Companies are not going to cede BI to the cloud or to an “AI-as-a-service” technology because of the often-cited issues with data security/sovereignty. Most companies don’t and won’t store business-critical data in the cloud, so giving it to an AIaaS tool is a non-starter. That means that BI applications of AI would have to be run in-house. It’s the implications of that truth that create a potential opportunity for Juniper, HPE, and the union of the two.
To host, and to train, an LLM in-house means at least 200 GPU cores installed in servers and networked effectively. Juniper’s “NOW” announcement of networking for AI targets this. It also requires an LLM to host, and enterprises are increasingly interested in Meta’s Llama series, which is open source and getting increased attention among developers who are creating mission-specific AI models for business use. Juniper highlights Llama in its announcement, recall, and it created an AI lab that customers can use to prove out applications, which also uses Llama (but customers can bring their own model). What Juniper did in their announcement was a strong step toward offering critical guidance on in-house AI hosting.
It doesn’t address the strategic influence issue, though. Juniper has between a quarter and a fifth of IBM’s influence, which isn’t enough to give it a seat at the application planning table. However, HPE is (narrowly) in second place for strategic influence, which could well rise with the addition of Juniper and it’s networking-for-AI NOW strategy.

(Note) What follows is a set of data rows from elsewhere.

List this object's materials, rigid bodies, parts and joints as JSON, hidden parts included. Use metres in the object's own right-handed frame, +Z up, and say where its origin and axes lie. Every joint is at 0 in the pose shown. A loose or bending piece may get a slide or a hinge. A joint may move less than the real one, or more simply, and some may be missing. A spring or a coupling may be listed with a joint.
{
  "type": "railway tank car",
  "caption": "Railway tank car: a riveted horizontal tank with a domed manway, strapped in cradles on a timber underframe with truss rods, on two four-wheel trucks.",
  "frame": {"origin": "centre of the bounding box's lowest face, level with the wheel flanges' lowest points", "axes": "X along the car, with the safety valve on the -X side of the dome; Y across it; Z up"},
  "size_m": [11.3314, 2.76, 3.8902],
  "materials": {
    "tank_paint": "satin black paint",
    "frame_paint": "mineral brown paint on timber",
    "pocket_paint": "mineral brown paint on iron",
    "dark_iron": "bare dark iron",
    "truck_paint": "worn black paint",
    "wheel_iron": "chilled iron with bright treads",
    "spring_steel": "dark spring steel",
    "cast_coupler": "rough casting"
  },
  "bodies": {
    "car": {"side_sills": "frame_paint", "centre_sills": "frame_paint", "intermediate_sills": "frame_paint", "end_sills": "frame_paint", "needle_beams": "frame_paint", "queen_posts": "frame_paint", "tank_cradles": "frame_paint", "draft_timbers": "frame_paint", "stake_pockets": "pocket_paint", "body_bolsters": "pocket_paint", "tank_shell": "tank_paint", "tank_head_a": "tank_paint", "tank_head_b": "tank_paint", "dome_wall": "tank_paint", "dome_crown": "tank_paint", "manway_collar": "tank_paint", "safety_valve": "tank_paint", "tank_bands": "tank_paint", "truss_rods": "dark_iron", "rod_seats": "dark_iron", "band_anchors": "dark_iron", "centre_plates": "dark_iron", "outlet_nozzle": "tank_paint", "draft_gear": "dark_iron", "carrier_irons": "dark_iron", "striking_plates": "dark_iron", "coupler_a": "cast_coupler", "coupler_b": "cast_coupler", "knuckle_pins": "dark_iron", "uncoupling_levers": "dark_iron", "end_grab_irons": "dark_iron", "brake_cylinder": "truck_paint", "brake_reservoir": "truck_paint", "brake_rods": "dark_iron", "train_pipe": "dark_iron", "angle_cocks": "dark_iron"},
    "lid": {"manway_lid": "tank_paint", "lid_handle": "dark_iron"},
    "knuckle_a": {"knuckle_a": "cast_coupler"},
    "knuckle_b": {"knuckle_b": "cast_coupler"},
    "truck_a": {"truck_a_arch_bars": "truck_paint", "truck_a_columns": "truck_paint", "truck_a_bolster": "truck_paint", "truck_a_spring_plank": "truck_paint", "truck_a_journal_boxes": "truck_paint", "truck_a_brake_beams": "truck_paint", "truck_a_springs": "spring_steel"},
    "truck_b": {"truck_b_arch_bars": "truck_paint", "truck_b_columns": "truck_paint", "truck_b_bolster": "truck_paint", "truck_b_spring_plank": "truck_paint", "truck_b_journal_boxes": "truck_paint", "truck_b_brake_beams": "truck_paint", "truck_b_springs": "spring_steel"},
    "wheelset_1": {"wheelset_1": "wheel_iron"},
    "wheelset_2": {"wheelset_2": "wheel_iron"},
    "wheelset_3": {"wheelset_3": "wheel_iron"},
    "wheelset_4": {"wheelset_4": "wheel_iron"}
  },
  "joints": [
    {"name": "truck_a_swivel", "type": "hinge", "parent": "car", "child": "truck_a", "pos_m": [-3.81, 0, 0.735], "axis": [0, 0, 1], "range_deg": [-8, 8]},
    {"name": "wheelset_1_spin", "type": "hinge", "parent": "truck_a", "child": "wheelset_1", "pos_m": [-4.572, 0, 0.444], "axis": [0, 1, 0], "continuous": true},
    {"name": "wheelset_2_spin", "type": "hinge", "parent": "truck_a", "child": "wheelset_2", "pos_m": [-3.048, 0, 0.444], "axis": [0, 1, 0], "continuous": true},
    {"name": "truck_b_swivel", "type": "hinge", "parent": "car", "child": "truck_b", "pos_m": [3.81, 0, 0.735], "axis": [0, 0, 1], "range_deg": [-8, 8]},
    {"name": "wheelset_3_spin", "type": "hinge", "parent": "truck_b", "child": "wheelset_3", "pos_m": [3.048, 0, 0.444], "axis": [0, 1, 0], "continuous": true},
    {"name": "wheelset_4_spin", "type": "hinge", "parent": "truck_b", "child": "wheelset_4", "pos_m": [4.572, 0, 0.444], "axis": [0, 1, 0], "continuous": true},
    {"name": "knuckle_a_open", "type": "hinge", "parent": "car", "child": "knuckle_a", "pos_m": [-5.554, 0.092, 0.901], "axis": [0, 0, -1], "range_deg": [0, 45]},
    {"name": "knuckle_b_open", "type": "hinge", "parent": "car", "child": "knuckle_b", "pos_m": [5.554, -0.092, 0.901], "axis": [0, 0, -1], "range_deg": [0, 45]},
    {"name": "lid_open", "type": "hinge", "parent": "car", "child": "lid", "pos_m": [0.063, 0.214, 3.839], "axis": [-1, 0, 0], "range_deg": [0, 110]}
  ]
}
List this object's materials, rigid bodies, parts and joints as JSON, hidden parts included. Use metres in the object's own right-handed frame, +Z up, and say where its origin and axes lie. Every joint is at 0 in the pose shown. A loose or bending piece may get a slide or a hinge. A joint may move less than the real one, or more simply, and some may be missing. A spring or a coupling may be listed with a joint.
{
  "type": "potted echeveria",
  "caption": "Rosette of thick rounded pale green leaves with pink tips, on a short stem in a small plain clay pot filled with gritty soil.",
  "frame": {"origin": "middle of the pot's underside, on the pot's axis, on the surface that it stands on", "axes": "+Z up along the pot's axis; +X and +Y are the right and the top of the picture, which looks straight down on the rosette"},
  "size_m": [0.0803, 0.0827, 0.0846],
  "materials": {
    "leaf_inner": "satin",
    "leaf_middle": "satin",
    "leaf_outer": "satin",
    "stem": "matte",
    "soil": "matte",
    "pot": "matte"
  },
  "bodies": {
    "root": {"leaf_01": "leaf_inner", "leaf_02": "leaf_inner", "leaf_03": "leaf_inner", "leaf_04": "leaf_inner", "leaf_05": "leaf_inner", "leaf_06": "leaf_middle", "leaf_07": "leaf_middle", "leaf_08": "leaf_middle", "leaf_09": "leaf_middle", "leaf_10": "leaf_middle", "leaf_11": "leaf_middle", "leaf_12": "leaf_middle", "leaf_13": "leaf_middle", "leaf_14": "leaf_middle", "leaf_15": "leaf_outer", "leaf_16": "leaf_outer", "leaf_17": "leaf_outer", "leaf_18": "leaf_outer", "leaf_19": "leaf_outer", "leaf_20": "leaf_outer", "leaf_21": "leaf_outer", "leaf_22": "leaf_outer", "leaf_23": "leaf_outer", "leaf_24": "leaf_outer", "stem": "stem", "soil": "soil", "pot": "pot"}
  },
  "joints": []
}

The problem is that the HPE/Juniper deal is on regulatory hold, at least for the moment and possibly into early 2025, though recent news says that at least the EU approval may be coming shortly. The deal, of course, will take time to gel once it’s final, and all that is likely to capture management attention on both sides. Then sales/marketing/positioning material needs to be done. All of this puts the combination of the two companies for in-house AI hosting at risk, at the time when it’s most needed. Too much delay here risks having someone else (Dell, Supermicro, NVIDIA, Broadcom, even Cisco) step up, now that Juniper has made its position clear.
There is, I believe, a significant opportunity here. In-house AI could be a major enterprise priority, not only for BI but also for things like pre-sale/support chatbots, because even that data is considered confidential by 45%/68% (respectively) enterprises. The opportunity would be for AI hosting and networking first, but there would also be a growing opportunity for AI training resources, since training a model would typically require what enterprises estimate as double to quadruple the resources. Think sovereign-training-as-a-service and you get the idea. Some of this could be done generically, with augmentation with company-private data coming later and in house. There is work being done in this area already, I’m told.
Users believe that a sovereign version of GPUaaS would be possible, and their candidate provider is not the current cloud or AiaaS providers, but rather the same firms who have significant strategic influence. IBM tops the list, and in fact is mentioned as a desirable GPUaaS provider by more enterprises who aren’t IBM accounts than I’d expected. IBM is the leader here, so it’s up to HPE to change that.
AI isn’t the only opportunity for HPE and Juniper to demonstrate symbiosis, but it may be the most important one. First, Juniper has just announced this and done a decent job with PR and positioning. Second, it’s an opportunity that involves products and initiatives from both companies. Third, it’s a strategic area for enterprises, making it an opportunity to exploit strategic influence, which means it could be a good way to increase it. Will HPE and Juniper take the leap? We’ll see.